The children were not always thrilled to go. Charles Adams sobbed inconsolably as he boarded the ship with his father. Eight-year-old Polly begged her father to let her remain at home in Virginia with her beloved aunt: "I am very sorry you sent for me," she bravely wrote. "I don't want to go to France." Still she went, accompanied on the journey by a 14-year-old babysitter named Sally Hemings. Upon arrival in London, the homesick girl spent the next month in the temporary care of Abigail Adams until her father sent a French-speaking manservant to fetch her. Abigail pointedly reminded Jefferson that the experience was traumatic for the child who, once again, was faced with separation from a mother figure and sent off to live with a father she did not know.

Nor was the arrangement a piece of cake for their fathers. In addition to the all-consuming diplomatic responsibilities of winning allies and funders for the Revolution, these lone fathers had to raise Revolutionary Kids. Chief among their responsibilities was securing an elite European education for their young offspring while protecting them from the temptations and dissipations of living abroad. The Founders' children and grandchildren kept company with an aristocratic power elite, savored Continental fads and fashions, and learned to speak fluent French.

It was all too easy, their fathers worried, for the Revolutionary Kids to abandon the republican virtues of industry and frugality and, even worse, to lose their native language. "It is a mortification to me," John Adams wrote to John Quincy, "that you write better in a foreign language than in your mother tongue."

To protect their children from corrupting influences, therefore, the Founding Fathers had to part with them again. Franklin dispatched his 9-year-old grandson, Benny Bache, to school in Switzerland for five years. The Adams sons attended schools in Holland. The Jefferson daughters were placed in a convent in Paris.

Yet no matter how devoted, the Founding Fathers were not inclined, as today's parents are, to lavish their students with praise. "Good job" was not in their vocabulary. "Take care you never spell a word wrong," Jefferson admonished his younger daughter. "Remember too . . . not to go out without your bonnet because it will make you very ugly and then we should not love you so much."

Nor did the Founding Fathers leave it up to their children to "make good choices." Instead, they moralized endlessly on the perils of indolence, time-wasting and thriftlessness. Jefferson reproved Patsy: "If at any moment, my dear, you catch yourself in idleness, start from it as you would from the precipice of a gulph." John Adams lectured John Quincy, hardly a slouch of a student, to "lose no Time. There is not a moral Percept of clearer Obligation or of greater Import."

When Benny Bache asked his grandfather for a gold watch, Franklin responded tartly: "You should remember that I am at a great Expence for your education . . . and you should not tease me for things that can be of little or no Service to you."

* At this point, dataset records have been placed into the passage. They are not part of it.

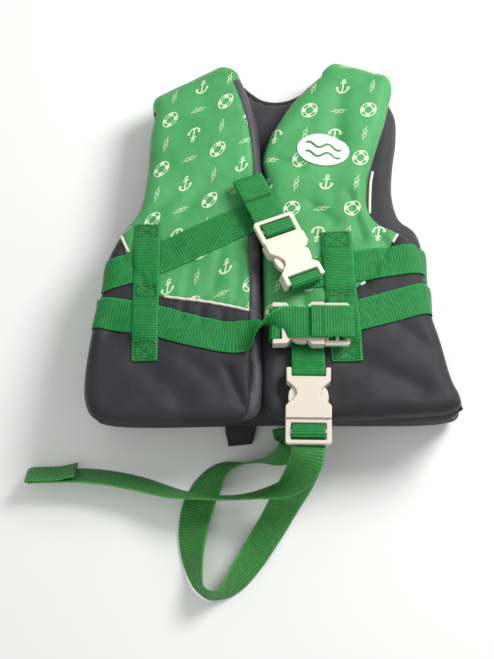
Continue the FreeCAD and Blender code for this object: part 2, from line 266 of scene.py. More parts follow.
def plain_cloth(name, dark, light, rough=0.62):
    """Plain woven cloth in one dyed colour: slightly uneven, with a faint bloom."""
    material, tree, shader, place = new_material(name, rough, sheen=0.04)
    x = add_node(tree, "ShaderNodeSeparateXYZ", {0: place})
    y, z = x.output(1), x.output(2)
    patches = add_node(tree, "ShaderNodeTexNoise",
                       {"Vector": place, "Scale": 1 / 30.0, "Detail": 3.0})
    creases = add_node(tree, "ShaderNodeTexNoise",
                       {"Vector": place, "Scale": 1 / 21.0, "Detail": 2.0})
    finish(tree, shader, patches, colour(dark), colour(light),
           creases * 2.5 + woven(x + z, y, PLAIN_THREAD) * 0.05, 1.0, 0.5)
    return material


def webbing_cloth(name, dark, light):
    """Woven polypropylene: rows across it, each a line of small raised stitches. Its colour is
    painted lighter on the stitches, as a highlight, and darker in the gaps between them, as
    shade."""
    material, tree, shader, place = new_material(name, 0.5, specular=0.2)
    weave = add_node(tree, "ShaderNodeTexCoord", output="UV")
    across = add_node(tree, "ShaderNodeSeparateXYZ", {0: weave})
    along = across.output(1)
    row = (along * (2 * math.pi / WEB_ROW)).sine()
    stitch = ((across + along * 0.4) * (2 * math.pi / WEB_STITCH)).sine()
    height = row * 0.6 + stitch * (row * 0.5 + 0.5) * 0.4
    patches = add_node(tree, "ShaderNodeTexNoise",
                       {"Vector": place, "Scale": 1 / 4.0, "Detail": 3.0})
    # painted light: the tone is lighter on the raised stitches and at the bound edges, as
    # highlights, and darker in the gaps, as shade; the patches are random
    tone = height * 0.3 + 0.25 + patches * 0.4 + (abs(across) > WEB_EDGE) * 0.25
    finish(tree, shader, tone, colour(dark), colour(light), height, 0.22, 0.9)
    return material


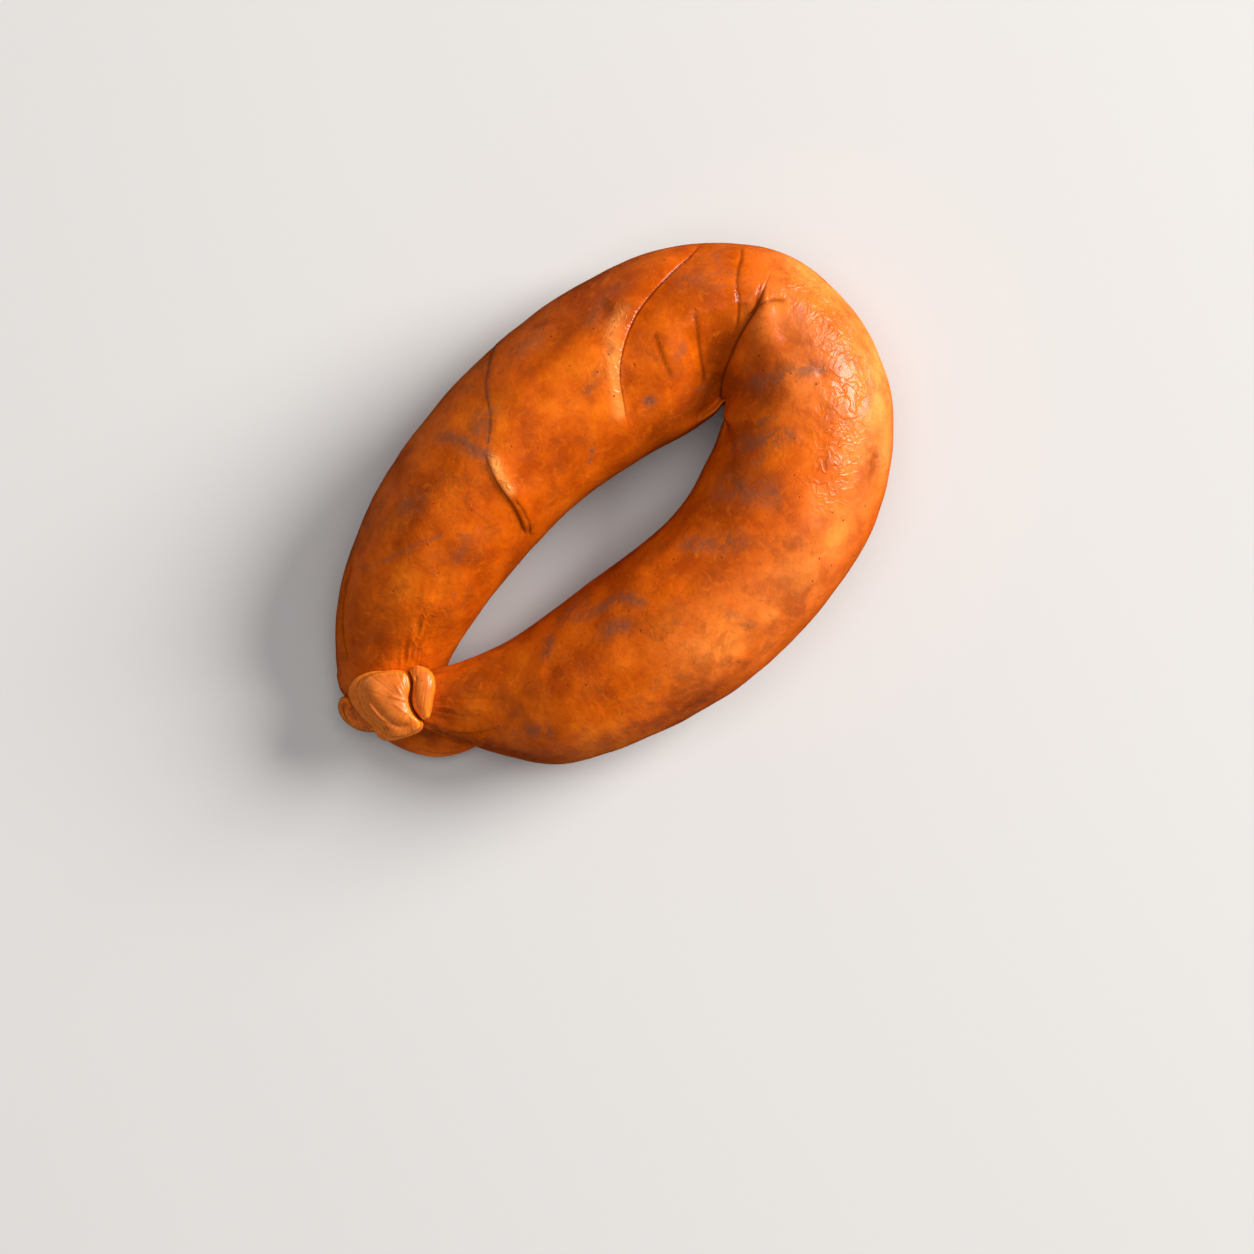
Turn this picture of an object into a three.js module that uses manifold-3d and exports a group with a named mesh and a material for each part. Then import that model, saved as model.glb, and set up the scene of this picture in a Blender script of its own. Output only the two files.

Even the profligate Thomas Jefferson embraced the virtue of frugality. When Patsy appealed for extra money, her father refused: "The rule I wish to see you governed by is of never buying anything which you have not money in your pocket to pay for. Be assured that it gives much more pain to the mind to be in debt, than to do without any article whatever which we may seem to want."

Judged by today's psychological standards, these 18th century fathers sound harsh and unfeeling. Yet to see the Founding Fathers as flesh-and-blood dads, to glimpse their struggles to rear their children at a time of grave uncertainty and peril, is to appreciate their service and sacrifice anew. Founding a nation meant more than winning a war. It also called upon the nation's Founders to pass on the passion for freedom, educational excellence and civic virtue to their children and grandchildren.

John Adams said it best in a letter to Abigail: "The education of our children is never out of my Mind . . . Fire them with Ambition to be useful and make them disdain to be destitute of any useful or ornamental knowledge or accomplishment. Fix their Ambition upon great and solid objects."

Ms. Whitehead is director of the John Templeton Center for Thrift and Generosity at the Institute for American Values and co-editor of "Franklin's Thrift: The Lost History of a American Virtue," just published by Templeton Press.